Par Selim Lander
André Marcon, Catherine Frot et Denis Mpunga incarnent au cinéma, respectivement le comte de Beaumont, la comtesse épousée pour son argent et enfin le majordome noir en proie à de troubles sentiments qu’il exorcise en photographiant la comtesse dans les tenues de scène, parfois un peu osées, qu’elle collectionne. Car elle est passionnée d’opéra au point de travailler plusieurs heures par jour les grands airs du répertoire. Même si la musique est chez elle une passion ancienne, elle s’y est littéralement plongée après son mariage, compensant ainsi la négligence dans laquelle la tient un mari volage. Las, elle chante (très) faux.
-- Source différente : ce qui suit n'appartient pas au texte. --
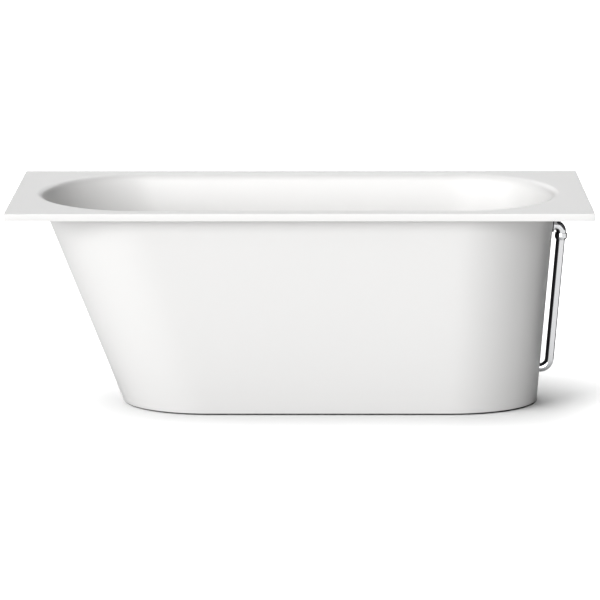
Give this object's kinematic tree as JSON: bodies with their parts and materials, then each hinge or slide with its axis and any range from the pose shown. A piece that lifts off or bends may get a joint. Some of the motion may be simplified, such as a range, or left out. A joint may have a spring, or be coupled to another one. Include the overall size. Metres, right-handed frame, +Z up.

Tout cela se passe dans le beau monde, l’argent ne manque pas. Ce sont les années folles, la comtesse est contente de s’encanailler dans des boites interlopes conduites par des jeunes gens autant intéressés par son argent qu’émus par son rêve impossible. Car elle s’imagine en diva. Et personne n’a osé lui révéler que même son argent sera impuissant à réaliser ce genre de miracle. Son argent qui n’a servi qu’à l’isoler dans le monde fantasmagorique où elle a plongé jusqu’à s’y noyer…
On n’en dira pas davantage là-dessus. Sinon peut-être pour remarquer qu’il y a au moins un point commun entre Le Fils de Saul – l’objet de notre précédent compte-rendu – et Marguerite. Comme Saul (le héros du film éponyme), Marguerite (idem) est prise dans un système carcéral (le camp d’extermination pour l’un, l’argent pour l’autre), lequel, appliqué à des personnalités fragiles, les mène directement à la folie.
Le film – on parle bien de Marguerite de Xavier Giannoli – à part ça, est plutôt gai. Et puis l’on est séduit par le soin apporté à la mise en scène, aux décors, aux costumes. Bien que tourné, pour les extérieurs, en Tchéquie, nous nous trouvons transportés dans la France des années 1920 telles au moins que nous sommes capables de les imaginer sous leurs plus beaux atours. Et puis les personnages, malgré leurs travers évidents, sont tous sympathiques. On pense au vers de Baudelaire, même s’il n’est pas vérifié à la lettre : les désordres intérieurs n’empêchent pas la société bien ordonnée ; la beauté plastique est partout : chez les comédiens (même si ce n’est pas celle des magazines), dans les demeures, dans les accessoires et dans la musique (tant que Margueritte n’y intervient pas !) ; le luxe est l’élément naturel dans lequel se meuvent tous les personnages, même les moins argentés ; seule la volupté ne semble pas au rendez-vous, du moins si l’on pense aux choses du sexe, pourtant l’attitude des personnages à l’égard de la vie a incontestablement quelque chose de voluptueux, d’esthétique à tout le moins. Enfin, l’interprétation est étonnante. Catherine Frot, presque constamment présente à l’écran, parvient à rendre crédible un rôle quand même peu vraisemblable (car on se demande comment, elle qui ne cesse d’écouter les plus grands voix de son temps – au début du microsillon – et de tenter de les imiter, ne se rend pas compte qu’elle chante comme une casserole…). André Marcon est également très bien en mari dépassé par les événements. Quant à Denis Mpunga, massif mais intérieurement fragile, machiavélique et sensible à la fois : une révélation.
Tropiques-Atrium à Madiana les 22et 27 janvier 2016.